--- Start of Information shown ---

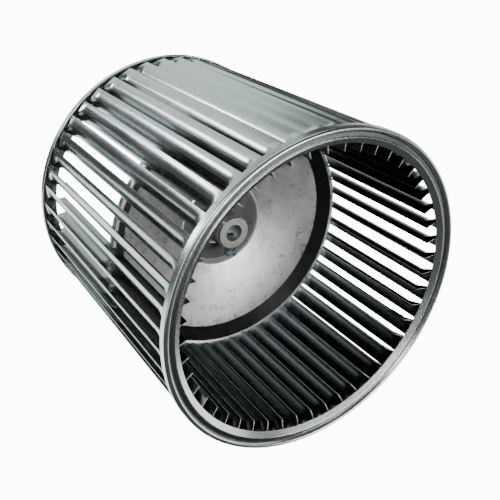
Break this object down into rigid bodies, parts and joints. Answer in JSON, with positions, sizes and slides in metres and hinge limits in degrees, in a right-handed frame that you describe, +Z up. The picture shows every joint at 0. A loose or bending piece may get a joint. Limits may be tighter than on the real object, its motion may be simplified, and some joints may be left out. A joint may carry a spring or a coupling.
{
  "type": "blower wheel",
  "caption": "Double-inlet squirrel-cage blower wheel with forward-curved blades between rolled end rings, a dished centre disc and a bored hub with a radial set screw.",
  "frame": {"origin": "the wheel's centre: on the spin axis, at mid-width between the two end rings", "axes": "the wheel spins about Y; the front opening, on the side that the hub's set screw is reached from, faces -Y; +Z is up and +X is to the right seen from the front"},
  "size_m": [0.254, 0.25, 0.254],
  "materials": {
    "galvanised_ring": "rolled galvanised steel, satin",
    "galvanised_blade": "bright galvanised sheet",
    "rolled_disc": "galvanised sheet with a faint mottle",
    "hub_plate_steel": "dull pressed steel",
    "turned_hub": "machined steel, fine turning marks",
    "zinc_screw": "blue-grey zinc plate",
    "spring_clip": "dark tempered spring steel"
  },
  "bodies": {
    "wheel": {"front_ring": "galvanised_ring", "rear_ring": "galvanised_ring", "centre_disc": "rolled_disc", "hub_plate": "hub_plate_steel", "hub": "turned_hub", "balance_clip": "spring_clip", "blade_01": "galvanised_blade", "blade_02": "galvanised_blade", "blade_03": "galvanised_blade", "blade_04": "galvanised_blade", "blade_05": "galvanised_blade", "blade_06": "galvanised_blade", "blade_07": "galvanised_blade", "blade_08": "galvanised_blade", "blade_09": "galvanised_blade", "blade_10": "galvanised_blade", "blade_11": "galvanised_blade", "blade_12": "galvanised_blade", "blade_13": "galvanised_blade", "blade_14": "galvanised_blade", "blade_15": "galvanised_blade", "blade_16": "galvanised_blade", "blade_17": "galvanised_blade", "blade_18": "galvanised_blade", "blade_19": "galvanised_blade", "blade_20": "galvanised_blade", "blade_21": "galvanised_blade", "blade_22": "galvanised_blade", "blade_23": "galvanised_blade", "blade_24": "galvanised_blade", "blade_25": "galvanised_blade", "blade_26": "galvanised_blade", "blade_27": "galvanised_blade", "blade_28": "galvanised_blade", "blade_29": "galvanised_blade", "blade_30": "galvanised_blade", "blade_31": "galvanised_blade", "blade_32": "galvanised_blade", "blade_33": "galvanised_blade", "blade_34": "galvanised_blade", "blade_35": "galvanised_blade", "blade_36": "galvanised_blade", "blade_37": "galvanised_blade", "blade_38": "galvanised_blade", "blade_39": "galvanised_blade", "blade_40": "galvanised_blade", "blade_41": "galvanised_blade", "blade_42": "galvanised_blade", "blade_43": "galvanised_blade", "blade_44": "galvanised_blade", "blade_45": "galvanised_blade", "blade_46": "galvanised_blade", "blade_47": "galvanised_blade", "blade_48": "galvanised_blade"},
    "screw": {"set_screw": "zinc_screw"}
  },
  "joints": [
    {"name": "set_screw_travel", "type": "slide", "parent": "wheel", "child": "screw", "axis": [0.0523, 0, -0.9986], "range_m": [-0.0014, 0.0065]}
  ]
}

--- End of Information shown ---

• _Task requirements_
Output every line above without altering anything.

• _Solution to this exercise_
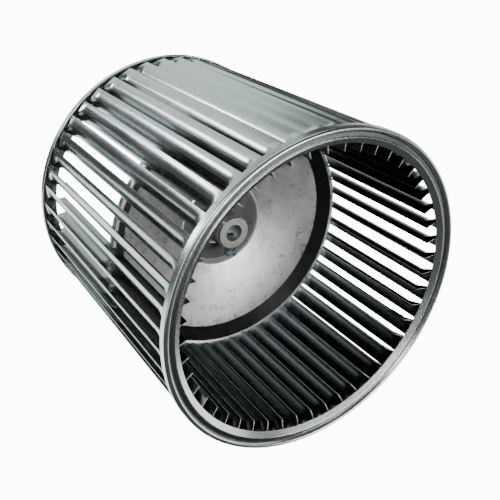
Break this object down into rigid bodies, parts and joints. Answer in JSON, with positions, sizes and slides in metres and hinge limits in degrees, in a right-handed frame that you describe, +Z up. The picture shows every joint at 0. A loose or bending piece may get a joint. Limits may be tighter than on the real object, its motion may be simplified, and some joints may be left out. A joint may carry a spring or a coupling.
{
  "type": "blower wheel",
  "caption": "Double-inlet squirrel-cage blower wheel with forward-curved blades between rolled end rings, a dished centre disc and a bored hub with a radial set screw.",
  "frame": {"origin": "the wheel's centre: on the spin axis, at mid-width between the two end rings", "axes": "the wheel spins about Y; the front opening, on the side that the hub's set screw is reached from, faces -Y; +Z is up and +X is to the right seen from the front"},
  "size_m": [0.254, 0.25, 0.254],
  "materials": {
    "galvanised_ring": "rolled galvanised steel, satin",
    "galvanised_blade": "bright galvanised sheet",
    "rolled_disc": "galvanised sheet with a faint mottle",
    "hub_plate_steel": "dull pressed steel",
    "turned_hub": "machined steel, fine turning marks",
    "zinc_screw": "blue-grey zinc plate",
    "spring_clip": "dark tempered spring steel"
  },
  "bodies": {
    "wheel": {"front_ring": "galvanised_ring", "rear_ring": "galvanised_ring", "centre_disc": "rolled_disc", "hub_plate": "hub_plate_steel", "hub": "turned_hub", "balance_clip": "spring_clip", "blade_01": "galvanised_blade", "blade_02": "galvanised_blade", "blade_03": "galvanised_blade", "blade_04": "galvanised_blade", "blade_05": "galvanised_blade", "blade_06": "galvanised_blade", "blade_07": "galvanised_blade", "blade_08": "galvanised_blade", "blade_09": "galvanised_blade", "blade_10": "galvanised_blade", "blade_11": "galvanised_blade", "blade_12": "galvanised_blade", "blade_13": "galvanised_blade", "blade_14": "galvanised_blade", "blade_15": "galvanised_blade", "blade_16": "galvanised_blade", "blade_17": "galvanised_blade", "blade_18": "galvanised_blade", "blade_19": "galvanised_blade", "blade_20": "galvanised_blade", "blade_21": "galvanised_blade", "blade_22": "galvanised_blade", "blade_23": "galvanised_blade", "blade_24": "galvanised_blade", "blade_25": "galvanised_blade", "blade_26": "galvanised_blade", "blade_27": "galvanised_blade", "blade_28": "galvanised_blade", "blade_29": "galvanised_blade", "blade_30": "galvanised_blade", "blade_31": "galvanised_blade", "blade_32": "galvanised_blade", "blade_33": "galvanised_blade", "blade_34": "galvanised_blade", "blade_35": "galvanised_blade", "blade_36": "galvanised_blade", "blade_37": "galvanised_blade", "blade_38": "galvanised_blade", "blade_39": "galvanised_blade", "blade_40": "galvanised_blade", "blade_41": "galvanised_blade", "blade_42": "galvanised_blade", "blade_43": "galvanised_blade", "blade_44": "galvanised_blade", "blade_45": "galvanised_blade", "blade_46": "galvanised_blade", "blade_47": "galvanised_blade", "blade_48": "galvanised_blade"},
    "screw": {"set_screw": "zinc_screw"}
  },
  "joints": [
    {"name": "set_screw_travel", "type": "slide", "parent": "wheel", "child": "screw", "axis": [0.0523, 0, -0.9986], "range_m": [-0.0014, 0.0065]}
  ]
}